[Entries taken from a collection]
::::::::

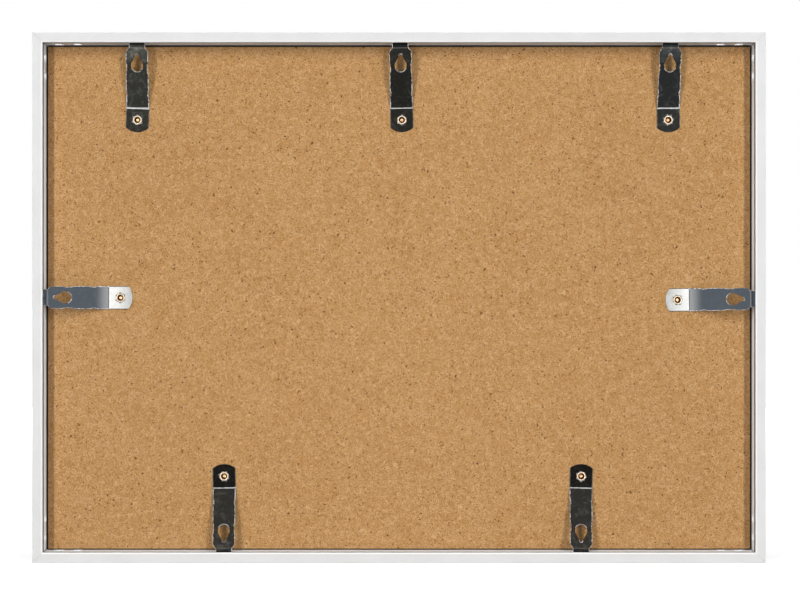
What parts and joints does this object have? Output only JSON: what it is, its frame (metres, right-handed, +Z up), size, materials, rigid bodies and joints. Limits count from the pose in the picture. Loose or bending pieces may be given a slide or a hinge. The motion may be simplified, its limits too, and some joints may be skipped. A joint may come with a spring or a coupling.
{
  "type": "picture frame",
  "caption": "Slim white metal picture frame for a wall, with a hardboard back held in by swivelling spring clips that have teardrop nail holes.",
  "frame": {"origin": "on the wall plane, at the middle of the top rail's back flange", "axes": "+X along the top rail, towards the left as seen from behind; +Y out of the back, into the wall; +Z up. The picture faces -Y."},
  "size_m": [0.4334, 0.02, 0.3135],
  "materials": {
    "white_coat": "satin",
    "key_metal": "cast, matt",
    "clear_glass": "clear",
    "plain_paper": "matt",
    "hardboard": "matt, fibrous",
    "spring_steel": "cold rolled, bright",
    "rivet_brass": "plated, satin"
  },
  "bodies": {
    "frame": {"top_rail": "white_coat", "bottom_rail": "white_coat", "left_rail": "white_coat", "right_rail": "white_coat", "top_left_corner_key": "key_metal", "top_right_corner_key": "key_metal", "bottom_left_corner_key": "key_metal", "bottom_right_corner_key": "key_metal", "glass_pane": "clear_glass", "insert_sheet": "plain_paper", "back_board": "hardboard", "rivet_top_left": "rivet_brass", "rivet_top_middle": "rivet_brass", "rivet_top_right": "rivet_brass", "rivet_left": "rivet_brass", "rivet_right": "rivet_brass", "rivet_bottom_left": "rivet_brass", "rivet_bottom_right": "rivet_brass"},
    "clip_top_left": {"spring_clip_top_left": "spring_steel"},
    "clip_top_middle": {"spring_clip_top_middle": "spring_steel"},
    "clip_top_right": {"spring_clip_top_right": "spring_steel"},
    "clip_left": {"spring_clip_left": "spring_steel"},
    "clip_right": {"spring_clip_right": "spring_steel"},
    "clip_bottom_left": {"spring_clip_bottom_left": "spring_steel"},
    "clip_bottom_right": {"spring_clip_bottom_right": "spring_steel"}
  },
  "joints": [
    {"name": "swivel_top_left", "type": "hinge", "parent": "frame", "child": "clip_top_left", "pos_m": [0.15624, -0.0133, -0.0477], "axis": [0, 1, 0], "continuous": true},
    {"name": "swivel_top_middle", "type": "hinge", "parent": "frame", "child": "clip_top_middle", "pos_m": [-0.00168, -0.0133, -0.0477], "axis": [0, 1, 0], "continuous": true},
    {"name": "swivel_top_right", "type": "hinge", "parent": "frame", "child": "clip_top_right", "pos_m": [-0.16086, -0.0133, -0.0477], "axis": [0, 1, 0], "continuous": true},
    {"name": "swivel_left", "type": "hinge", "parent": "frame", "child": "clip_left", "pos_m": [0.1664, -0.0133, -0.15388], "axis": [0, 1, 0], "continuous": true},
    {"name": "swivel_right", "type": "hinge", "parent": "frame", "child": "clip_right", "pos_m": [-0.1664, -0.0133, -0.15519], "axis": [0, 1, 0], "continuous": true},
    {"name": "swivel_bottom_left", "type": "hinge", "parent": "frame", "child": "clip_bottom_left", "pos_m": [0.10447, -0.0133, -0.2605], "axis": [0, 1, 0], "continuous": true},
    {"name": "swivel_bottom_right", "type": "hinge", "parent": "frame", "child": "clip_bottom_right", "pos_m": [-0.10886, -0.0133, -0.2605], "axis": [0, 1, 0], "continuous": true}
  ]
}
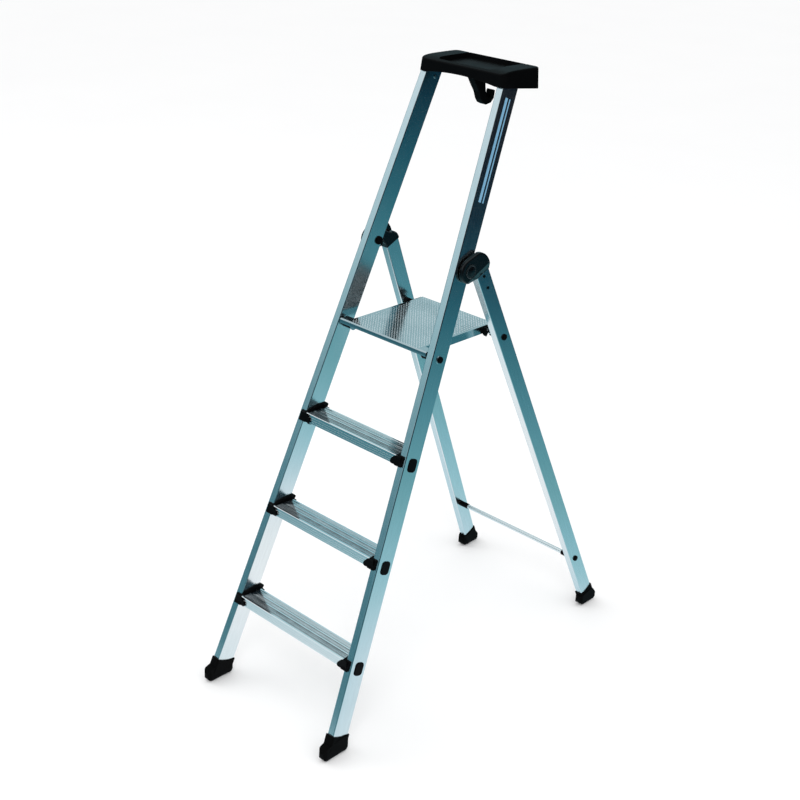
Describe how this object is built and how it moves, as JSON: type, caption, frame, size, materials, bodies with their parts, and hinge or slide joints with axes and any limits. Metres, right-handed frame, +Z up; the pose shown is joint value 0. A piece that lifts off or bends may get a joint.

::::::::

- Do this -
Copy out the material word for word and line for line.

- Problem solution -
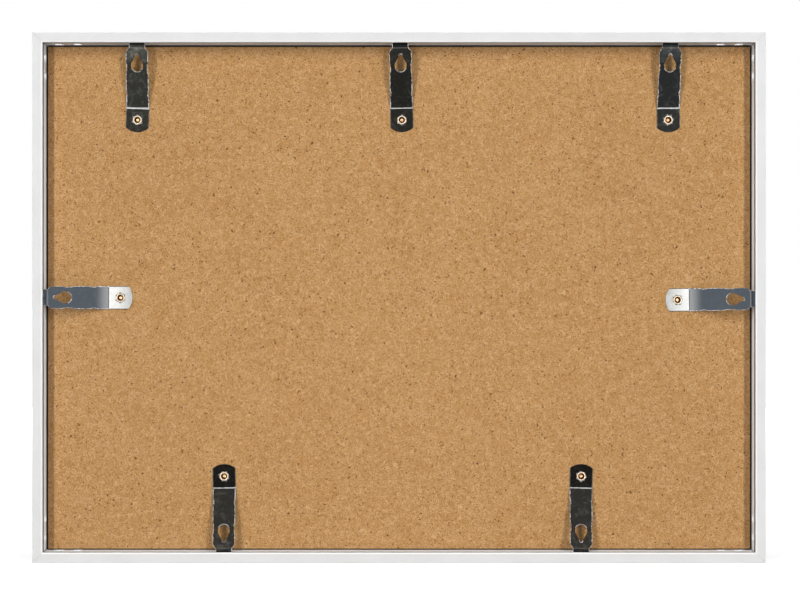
What parts and joints does this object have? Output only JSON: what it is, its frame (metres, right-handed, +Z up), size, materials, rigid bodies and joints. Limits count from the pose in the picture. Loose or bending pieces may be given a slide or a hinge. The motion may be simplified, its limits too, and some joints may be skipped. A joint may come with a spring or a coupling.
{
  "type": "picture frame",
  "caption": "Slim white metal picture frame for a wall, with a hardboard back held in by swivelling spring clips that have teardrop nail holes.",
  "frame": {"origin": "on the wall plane, at the middle of the top rail's back flange", "axes": "+X along the top rail, towards the left as seen from behind; +Y out of the back, into the wall; +Z up. The picture faces -Y."},
  "size_m": [0.4334, 0.02, 0.3135],
  "materials": {
    "white_coat": "satin",
    "key_metal": "cast, matt",
    "clear_glass": "clear",
    "plain_paper": "matt",
    "hardboard": "matt, fibrous",
    "spring_steel": "cold rolled, bright",
    "rivet_brass": "plated, satin"
  },
  "bodies": {
    "frame": {"top_rail": "white_coat", "bottom_rail": "white_coat", "left_rail": "white_coat", "right_rail": "white_coat", "top_left_corner_key": "key_metal", "top_right_corner_key": "key_metal", "bottom_left_corner_key": "key_metal", "bottom_right_corner_key": "key_metal", "glass_pane": "clear_glass", "insert_sheet": "plain_paper", "back_board": "hardboard", "rivet_top_left": "rivet_brass", "rivet_top_middle": "rivet_brass", "rivet_top_right": "rivet_brass", "rivet_left": "rivet_brass", "rivet_right": "rivet_brass", "rivet_bottom_left": "rivet_brass", "rivet_bottom_right": "rivet_brass"},
    "clip_top_left": {"spring_clip_top_left": "spring_steel"},
    "clip_top_middle": {"spring_clip_top_middle": "spring_steel"},
    "clip_top_right": {"spring_clip_top_right": "spring_steel"},
    "clip_left": {"spring_clip_left": "spring_steel"},
    "clip_right": {"spring_clip_right": "spring_steel"},
    "clip_bottom_left": {"spring_clip_bottom_left": "spring_steel"},
    "clip_bottom_right": {"spring_clip_bottom_right": "spring_steel"}
  },
  "joints": [
    {"name": "swivel_top_left", "type": "hinge", "parent": "frame", "child": "clip_top_left", "pos_m": [0.15624, -0.0133, -0.0477], "axis": [0, 1, 0], "continuous": true},
    {"name": "swivel_top_middle", "type": "hinge", "parent": "frame", "child": "clip_top_middle", "pos_m": [-0.00168, -0.0133, -0.0477], "axis": [0, 1, 0], "continuous": true},
    {"name": "swivel_top_right", "type": "hinge", "parent": "frame", "child": "clip_top_right", "pos_m": [-0.16086, -0.0133, -0.0477], "axis": [0, 1, 0], "continuous": true},
    {"name": "swivel_left", "type": "hinge", "parent": "frame", "child": "clip_left", "pos_m": [0.1664, -0.0133, -0.15388], "axis": [0, 1, 0], "continuous": true},
    {"name": "swivel_right", "type": "hinge", "parent": "frame", "child": "clip_right", "pos_m": [-0.1664, -0.0133, -0.15519], "axis": [0, 1, 0], "continuous": true},
    {"name": "swivel_bottom_left", "type": "hinge", "parent": "frame", "child": "clip_bottom_left", "pos_m": [0.10447, -0.0133, -0.2605], "axis": [0, 1, 0], "continuous": true},
    {"name": "swivel_bottom_right", "type": "hinge", "parent": "frame", "child": "clip_bottom_right", "pos_m": [-0.10886, -0.0133, -0.2605], "axis": [0, 1, 0], "continuous": true}
  ]
}
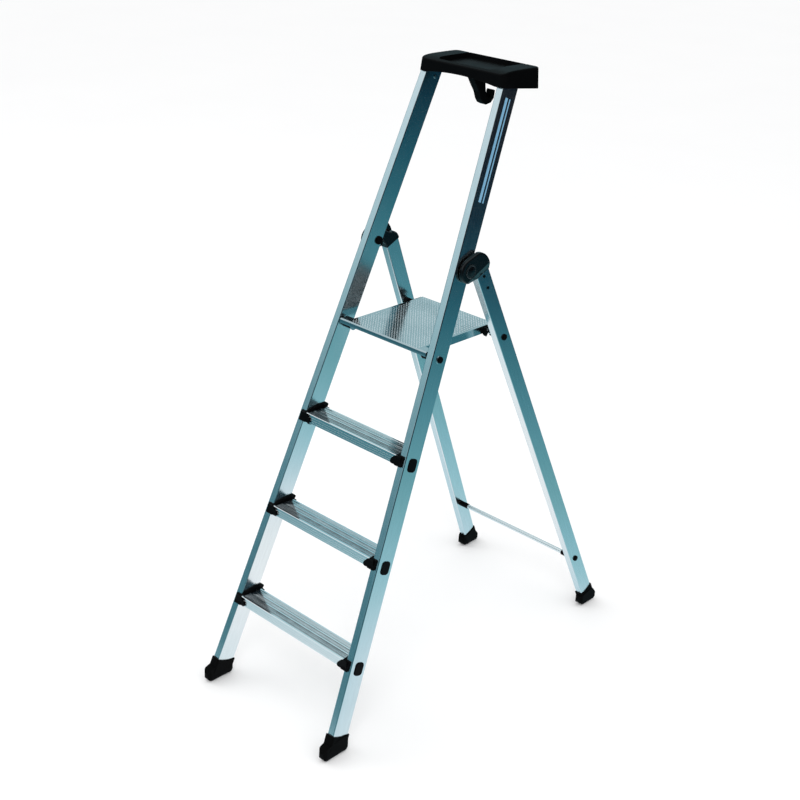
Describe how this object is built and how it moves, as JSON: type, caption, frame, size, materials, bodies with their parts, and hinge or slide joints with axes and any limits. Metres, right-handed frame, +Z up; the pose shown is joint value 0. A piece that lifts off or bends may get a joint.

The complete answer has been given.